Task: Quote every line below exactly as it reads.

Source records:

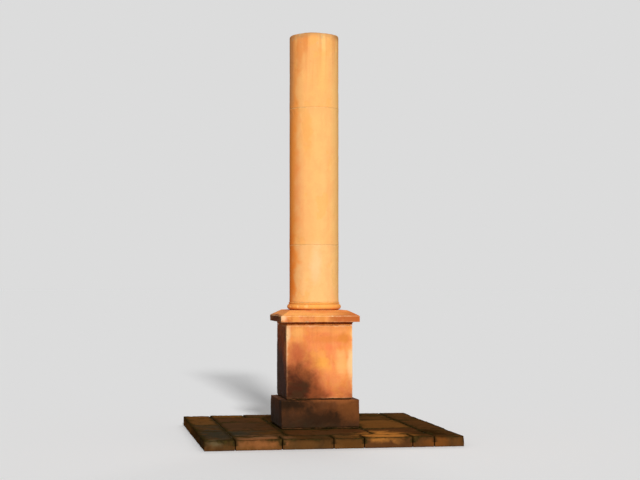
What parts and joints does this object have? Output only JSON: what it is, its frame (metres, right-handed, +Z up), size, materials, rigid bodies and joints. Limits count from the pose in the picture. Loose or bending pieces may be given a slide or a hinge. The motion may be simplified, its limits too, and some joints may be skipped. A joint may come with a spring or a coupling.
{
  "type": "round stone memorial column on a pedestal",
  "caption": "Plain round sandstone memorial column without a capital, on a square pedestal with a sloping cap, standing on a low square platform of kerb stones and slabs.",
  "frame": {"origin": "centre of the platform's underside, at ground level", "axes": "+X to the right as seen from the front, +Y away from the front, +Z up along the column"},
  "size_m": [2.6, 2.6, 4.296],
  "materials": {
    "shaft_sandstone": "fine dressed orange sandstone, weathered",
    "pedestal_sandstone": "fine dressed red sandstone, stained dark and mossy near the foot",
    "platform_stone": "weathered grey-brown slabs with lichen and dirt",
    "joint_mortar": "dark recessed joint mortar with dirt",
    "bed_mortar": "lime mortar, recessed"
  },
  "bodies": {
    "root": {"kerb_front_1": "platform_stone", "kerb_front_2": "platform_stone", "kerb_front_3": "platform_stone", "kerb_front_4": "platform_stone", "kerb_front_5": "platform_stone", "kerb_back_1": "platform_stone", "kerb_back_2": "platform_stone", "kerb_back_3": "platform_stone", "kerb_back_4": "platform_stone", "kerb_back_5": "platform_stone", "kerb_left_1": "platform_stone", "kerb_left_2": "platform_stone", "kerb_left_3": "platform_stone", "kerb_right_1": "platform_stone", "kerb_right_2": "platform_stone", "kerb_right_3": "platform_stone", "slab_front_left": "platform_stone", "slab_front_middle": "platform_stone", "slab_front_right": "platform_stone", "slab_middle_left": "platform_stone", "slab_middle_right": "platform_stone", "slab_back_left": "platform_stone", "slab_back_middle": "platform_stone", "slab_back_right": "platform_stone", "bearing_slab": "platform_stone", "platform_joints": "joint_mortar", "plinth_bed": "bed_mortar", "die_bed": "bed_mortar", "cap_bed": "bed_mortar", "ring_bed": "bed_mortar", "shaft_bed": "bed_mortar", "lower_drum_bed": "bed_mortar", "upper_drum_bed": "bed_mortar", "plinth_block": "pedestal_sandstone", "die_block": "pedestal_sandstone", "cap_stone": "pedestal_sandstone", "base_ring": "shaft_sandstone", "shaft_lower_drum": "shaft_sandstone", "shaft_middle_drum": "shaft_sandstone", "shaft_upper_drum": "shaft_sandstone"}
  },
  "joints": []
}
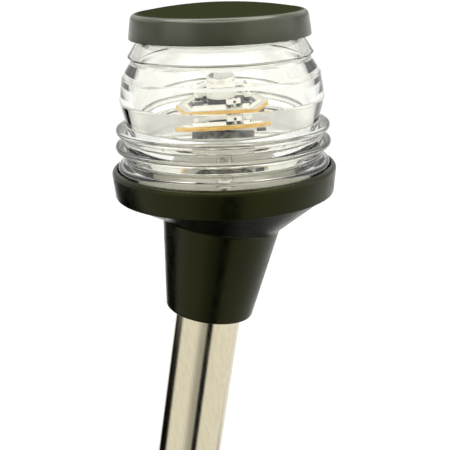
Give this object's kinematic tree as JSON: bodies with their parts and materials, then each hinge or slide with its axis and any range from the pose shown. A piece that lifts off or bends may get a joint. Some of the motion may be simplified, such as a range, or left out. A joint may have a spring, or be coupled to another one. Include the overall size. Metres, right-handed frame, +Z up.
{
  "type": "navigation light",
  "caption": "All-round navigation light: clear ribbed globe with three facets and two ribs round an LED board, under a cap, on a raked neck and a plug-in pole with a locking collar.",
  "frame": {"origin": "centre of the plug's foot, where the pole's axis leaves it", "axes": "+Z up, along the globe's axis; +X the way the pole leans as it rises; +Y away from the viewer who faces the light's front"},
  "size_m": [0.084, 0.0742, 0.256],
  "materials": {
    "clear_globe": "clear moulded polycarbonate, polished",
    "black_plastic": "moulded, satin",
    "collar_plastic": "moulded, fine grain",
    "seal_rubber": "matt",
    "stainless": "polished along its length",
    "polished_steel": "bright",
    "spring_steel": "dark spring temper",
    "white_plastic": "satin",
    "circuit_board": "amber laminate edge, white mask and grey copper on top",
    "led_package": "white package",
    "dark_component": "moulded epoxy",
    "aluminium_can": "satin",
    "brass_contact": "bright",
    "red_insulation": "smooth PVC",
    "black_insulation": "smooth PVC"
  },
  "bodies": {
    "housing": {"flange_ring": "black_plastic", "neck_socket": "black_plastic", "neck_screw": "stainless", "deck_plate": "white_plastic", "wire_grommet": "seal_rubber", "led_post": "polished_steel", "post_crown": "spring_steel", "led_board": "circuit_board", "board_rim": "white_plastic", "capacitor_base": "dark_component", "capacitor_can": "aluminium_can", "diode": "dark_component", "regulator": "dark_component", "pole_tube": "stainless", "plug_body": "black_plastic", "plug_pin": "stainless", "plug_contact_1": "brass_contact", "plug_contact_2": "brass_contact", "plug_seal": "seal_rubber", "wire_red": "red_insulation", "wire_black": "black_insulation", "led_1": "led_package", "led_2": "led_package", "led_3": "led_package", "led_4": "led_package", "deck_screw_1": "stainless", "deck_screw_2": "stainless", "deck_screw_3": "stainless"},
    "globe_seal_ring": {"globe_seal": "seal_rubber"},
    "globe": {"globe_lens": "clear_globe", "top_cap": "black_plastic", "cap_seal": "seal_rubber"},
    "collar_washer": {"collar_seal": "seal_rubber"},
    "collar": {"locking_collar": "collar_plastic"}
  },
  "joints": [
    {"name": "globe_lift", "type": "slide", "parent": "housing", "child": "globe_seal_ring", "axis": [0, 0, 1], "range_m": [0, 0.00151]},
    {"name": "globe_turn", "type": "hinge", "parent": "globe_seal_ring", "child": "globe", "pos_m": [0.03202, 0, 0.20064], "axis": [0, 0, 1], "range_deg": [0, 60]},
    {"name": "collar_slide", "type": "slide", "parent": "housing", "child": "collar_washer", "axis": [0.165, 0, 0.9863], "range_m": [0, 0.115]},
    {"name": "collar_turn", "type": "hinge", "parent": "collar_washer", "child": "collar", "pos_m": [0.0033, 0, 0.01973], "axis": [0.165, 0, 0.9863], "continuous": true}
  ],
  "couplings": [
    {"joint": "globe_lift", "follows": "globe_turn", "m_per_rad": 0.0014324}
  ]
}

Output of the task:
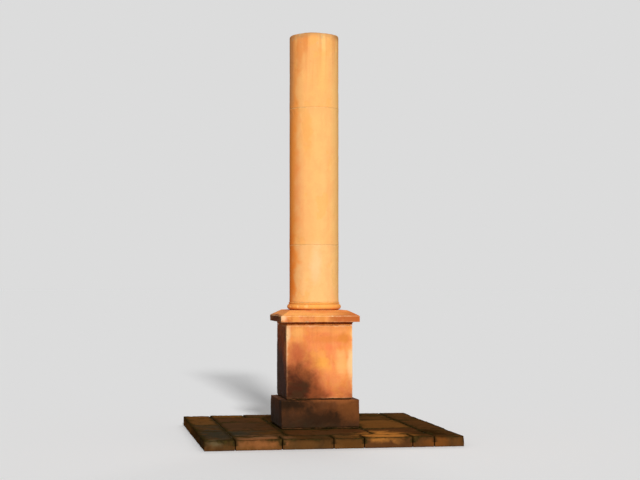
What parts and joints does this object have? Output only JSON: what it is, its frame (metres, right-handed, +Z up), size, materials, rigid bodies and joints. Limits count from the pose in the picture. Loose or bending pieces may be given a slide or a hinge. The motion may be simplified, its limits too, and some joints may be skipped. A joint may come with a spring or a coupling.
{
  "type": "round stone memorial column on a pedestal",
  "caption": "Plain round sandstone memorial column without a capital, on a square pedestal with a sloping cap, standing on a low square platform of kerb stones and slabs.",
  "frame": {"origin": "centre of the platform's underside, at ground level", "axes": "+X to the right as seen from the front, +Y away from the front, +Z up along the column"},
  "size_m": [2.6, 2.6, 4.296],
  "materials": {
    "shaft_sandstone": "fine dressed orange sandstone, weathered",
    "pedestal_sandstone": "fine dressed red sandstone, stained dark and mossy near the foot",
    "platform_stone": "weathered grey-brown slabs with lichen and dirt",
    "joint_mortar": "dark recessed joint mortar with dirt",
    "bed_mortar": "lime mortar, recessed"
  },
  "bodies": {
    "root": {"kerb_front_1": "platform_stone", "kerb_front_2": "platform_stone", "kerb_front_3": "platform_stone", "kerb_front_4": "platform_stone", "kerb_front_5": "platform_stone", "kerb_back_1": "platform_stone", "kerb_back_2": "platform_stone", "kerb_back_3": "platform_stone", "kerb_back_4": "platform_stone", "kerb_back_5": "platform_stone", "kerb_left_1": "platform_stone", "kerb_left_2": "platform_stone", "kerb_left_3": "platform_stone", "kerb_right_1": "platform_stone", "kerb_right_2": "platform_stone", "kerb_right_3": "platform_stone", "slab_front_left": "platform_stone", "slab_front_middle": "platform_stone", "slab_front_right": "platform_stone", "slab_middle_left": "platform_stone", "slab_middle_right": "platform_stone", "slab_back_left": "platform_stone", "slab_back_middle": "platform_stone", "slab_back_right": "platform_stone", "bearing_slab": "platform_stone", "platform_joints": "joint_mortar", "plinth_bed": "bed_mortar", "die_bed": "bed_mortar", "cap_bed": "bed_mortar", "ring_bed": "bed_mortar", "shaft_bed": "bed_mortar", "lower_drum_bed": "bed_mortar", "upper_drum_bed": "bed_mortar", "plinth_block": "pedestal_sandstone", "die_block": "pedestal_sandstone", "cap_stone": "pedestal_sandstone", "base_ring": "shaft_sandstone", "shaft_lower_drum": "shaft_sandstone", "shaft_middle_drum": "shaft_sandstone", "shaft_upper_drum": "shaft_sandstone"}
  },
  "joints": []
}
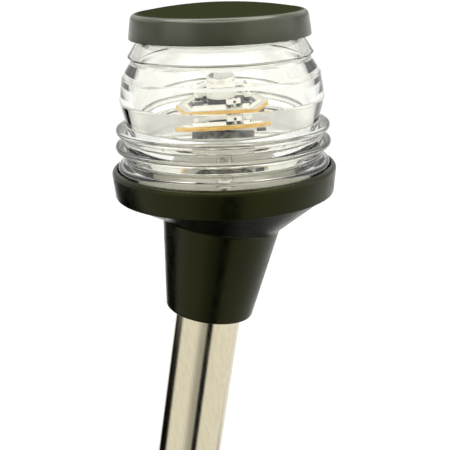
Give this object's kinematic tree as JSON: bodies with their parts and materials, then each hinge or slide with its axis and any range from the pose shown. A piece that lifts off or bends may get a joint. Some of the motion may be simplified, such as a range, or left out. A joint may have a spring, or be coupled to another one. Include the overall size. Metres, right-handed frame, +Z up.
{
  "type": "navigation light",
  "caption": "All-round navigation light: clear ribbed globe with three facets and two ribs round an LED board, under a cap, on a raked neck and a plug-in pole with a locking collar.",
  "frame": {"origin": "centre of the plug's foot, where the pole's axis leaves it", "axes": "+Z up, along the globe's axis; +X the way the pole leans as it rises; +Y away from the viewer who faces the light's front"},
  "size_m": [0.084, 0.0742, 0.256],
  "materials": {
    "clear_globe": "clear moulded polycarbonate, polished",
    "black_plastic": "moulded, satin",
    "collar_plastic": "moulded, fine grain",
    "seal_rubber": "matt",
    "stainless": "polished along its length",
    "polished_steel": "bright",
    "spring_steel": "dark spring temper",
    "white_plastic": "satin",
    "circuit_board": "amber laminate edge, white mask and grey copper on top",
    "led_package": "white package",
    "dark_component": "moulded epoxy",
    "aluminium_can": "satin",
    "brass_contact": "bright",
    "red_insulation": "smooth PVC",
    "black_insulation": "smooth PVC"
  },
  "bodies": {
    "housing": {"flange_ring": "black_plastic", "neck_socket": "black_plastic", "neck_screw": "stainless", "deck_plate": "white_plastic", "wire_grommet": "seal_rubber", "led_post": "polished_steel", "post_crown": "spring_steel", "led_board": "circuit_board", "board_rim": "white_plastic", "capacitor_base": "dark_component", "capacitor_can": "aluminium_can", "diode": "dark_component", "regulator": "dark_component", "pole_tube": "stainless", "plug_body": "black_plastic", "plug_pin": "stainless", "plug_contact_1": "brass_contact", "plug_contact_2": "brass_contact", "plug_seal": "seal_rubber", "wire_red": "red_insulation", "wire_black": "black_insulation", "led_1": "led_package", "led_2": "led_package", "led_3": "led_package", "led_4": "led_package", "deck_screw_1": "stainless", "deck_screw_2": "stainless", "deck_screw_3": "stainless"},
    "globe_seal_ring": {"globe_seal": "seal_rubber"},
    "globe": {"globe_lens": "clear_globe", "top_cap": "black_plastic", "cap_seal": "seal_rubber"},
    "collar_washer": {"collar_seal": "seal_rubber"},
    "collar": {"locking_collar": "collar_plastic"}
  },
  "joints": [
    {"name": "globe_lift", "type": "slide", "parent": "housing", "child": "globe_seal_ring", "axis": [0, 0, 1], "range_m": [0, 0.00151]},
    {"name": "globe_turn", "type": "hinge", "parent": "globe_seal_ring", "child": "globe", "pos_m": [0.03202, 0, 0.20064], "axis": [0, 0, 1], "range_deg": [0, 60]},
    {"name": "collar_slide", "type": "slide", "parent": "housing", "child": "collar_washer", "axis": [0.165, 0, 0.9863], "range_m": [0, 0.115]},
    {"name": "collar_turn", "type": "hinge", "parent": "collar_washer", "child": "collar", "pos_m": [0.0033, 0, 0.01973], "axis": [0.165, 0, 0.9863], "continuous": true}
  ],
  "couplings": [
    {"joint": "globe_lift", "follows": "globe_turn", "m_per_rad": 0.0014324}
  ]
}